:: SUPPLIED MATERIAL

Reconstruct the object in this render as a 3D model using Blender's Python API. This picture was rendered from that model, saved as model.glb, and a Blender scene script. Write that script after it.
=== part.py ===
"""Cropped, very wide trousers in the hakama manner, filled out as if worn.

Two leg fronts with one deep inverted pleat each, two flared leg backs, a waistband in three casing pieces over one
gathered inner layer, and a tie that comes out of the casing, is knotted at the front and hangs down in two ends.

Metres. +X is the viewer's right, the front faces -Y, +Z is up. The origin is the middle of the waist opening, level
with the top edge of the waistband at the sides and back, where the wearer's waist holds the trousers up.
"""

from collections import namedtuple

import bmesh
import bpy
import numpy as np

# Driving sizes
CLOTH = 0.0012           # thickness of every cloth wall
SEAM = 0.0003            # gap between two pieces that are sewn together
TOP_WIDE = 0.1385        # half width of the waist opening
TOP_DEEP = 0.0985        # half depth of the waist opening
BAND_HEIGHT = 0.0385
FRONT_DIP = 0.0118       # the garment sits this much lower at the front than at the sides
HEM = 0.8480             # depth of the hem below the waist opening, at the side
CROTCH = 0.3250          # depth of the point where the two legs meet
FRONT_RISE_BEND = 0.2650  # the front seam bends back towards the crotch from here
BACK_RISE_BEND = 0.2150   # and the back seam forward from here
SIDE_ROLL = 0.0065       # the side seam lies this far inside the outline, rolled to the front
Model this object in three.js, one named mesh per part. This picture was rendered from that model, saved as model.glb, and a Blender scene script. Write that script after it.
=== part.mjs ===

::::
:: SUPPLIED MATERIAL

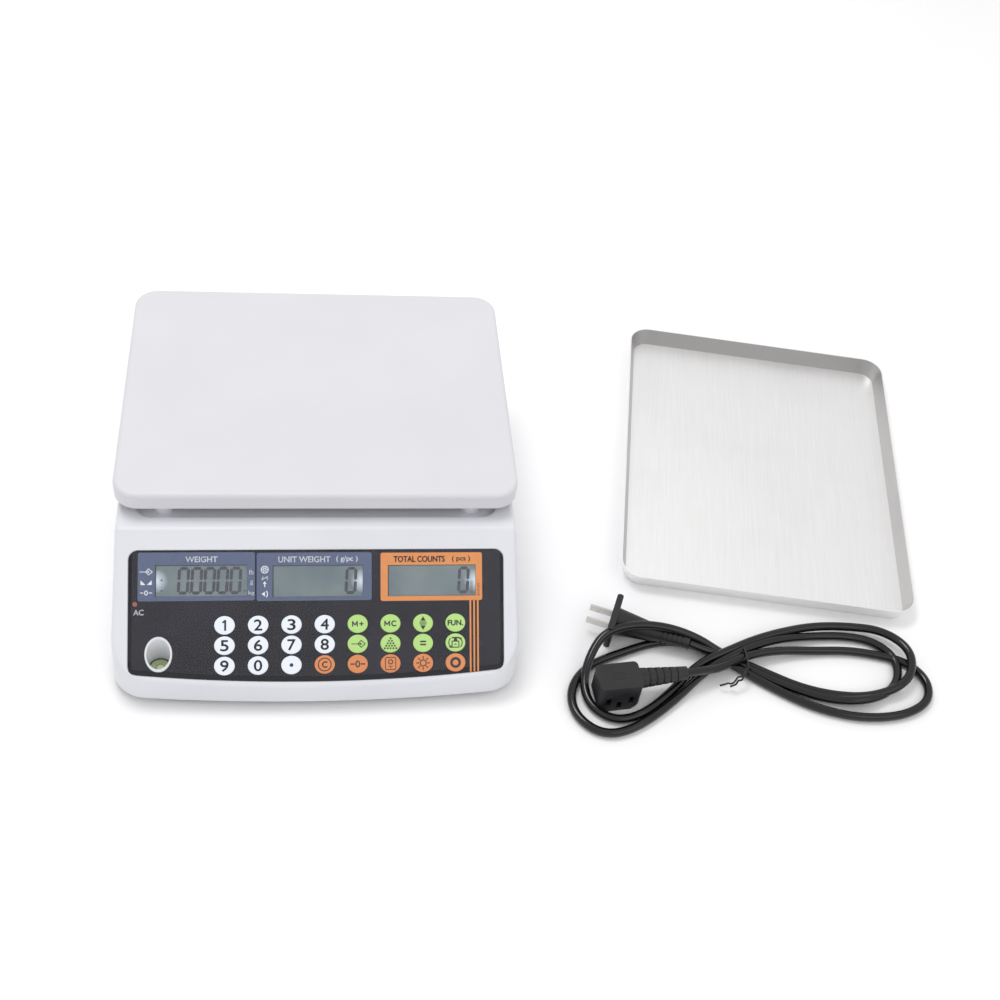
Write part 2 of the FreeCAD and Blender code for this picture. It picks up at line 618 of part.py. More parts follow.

::::
:: SUPPLIED MATERIAL

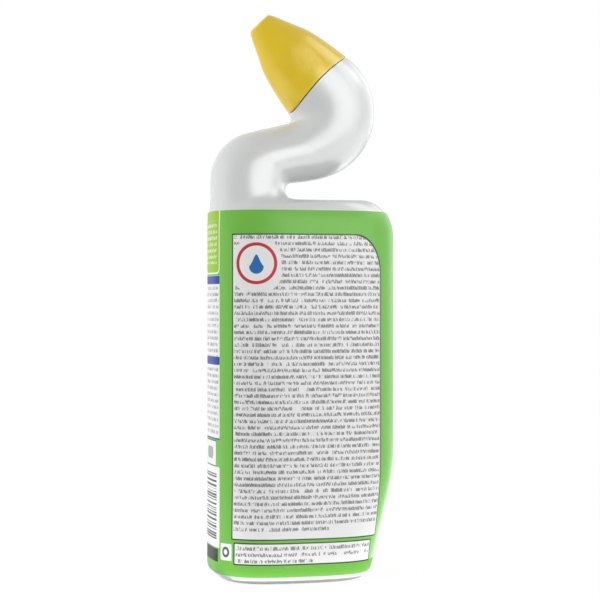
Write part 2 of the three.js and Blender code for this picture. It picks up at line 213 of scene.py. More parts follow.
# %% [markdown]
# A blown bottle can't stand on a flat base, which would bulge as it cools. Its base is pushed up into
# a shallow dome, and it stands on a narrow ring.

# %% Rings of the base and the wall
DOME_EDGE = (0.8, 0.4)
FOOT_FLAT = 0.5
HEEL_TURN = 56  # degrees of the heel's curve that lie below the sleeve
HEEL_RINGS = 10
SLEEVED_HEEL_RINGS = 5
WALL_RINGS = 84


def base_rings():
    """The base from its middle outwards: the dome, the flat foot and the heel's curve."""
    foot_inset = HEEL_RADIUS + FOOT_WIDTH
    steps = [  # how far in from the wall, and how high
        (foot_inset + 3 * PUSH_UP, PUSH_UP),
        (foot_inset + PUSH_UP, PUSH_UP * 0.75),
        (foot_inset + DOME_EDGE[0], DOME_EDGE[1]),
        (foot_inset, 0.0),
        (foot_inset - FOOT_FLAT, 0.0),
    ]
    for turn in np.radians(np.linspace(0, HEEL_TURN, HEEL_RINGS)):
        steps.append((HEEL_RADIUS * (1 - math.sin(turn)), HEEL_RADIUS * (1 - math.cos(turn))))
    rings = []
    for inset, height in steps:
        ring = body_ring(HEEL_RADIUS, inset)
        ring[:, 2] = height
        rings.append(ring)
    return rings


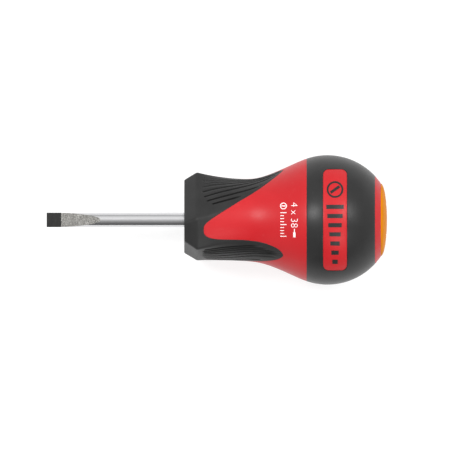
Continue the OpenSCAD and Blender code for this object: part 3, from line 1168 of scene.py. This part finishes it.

::::

[GIVEN REQUEST] Exactly the lines from the one holding "Reconstruct the object" through the one holding "import numpy as np" should be printed, ends included.

[RESULT BELOW]
Reconstruct the object in this render as a 3D model using Blender's Python API. This picture was rendered from that model, saved as model.glb, and a Blender scene script. Write that script after it.
=== part.py ===
"""Cropped, very wide trousers in the hakama manner, filled out as if worn.

Two leg fronts with one deep inverted pleat each, two flared leg backs, a waistband in three casing pieces over one
gathered inner layer, and a tie that comes out of the casing, is knotted at the front and hangs down in two ends.

Metres. +X is the viewer's right, the front faces -Y, +Z is up. The origin is the middle of the waist opening, level
with the top edge of the waistband at the sides and back, where the wearer's waist holds the trousers up.
"""

from collections import namedtuple

import bmesh
import bpy
import numpy as np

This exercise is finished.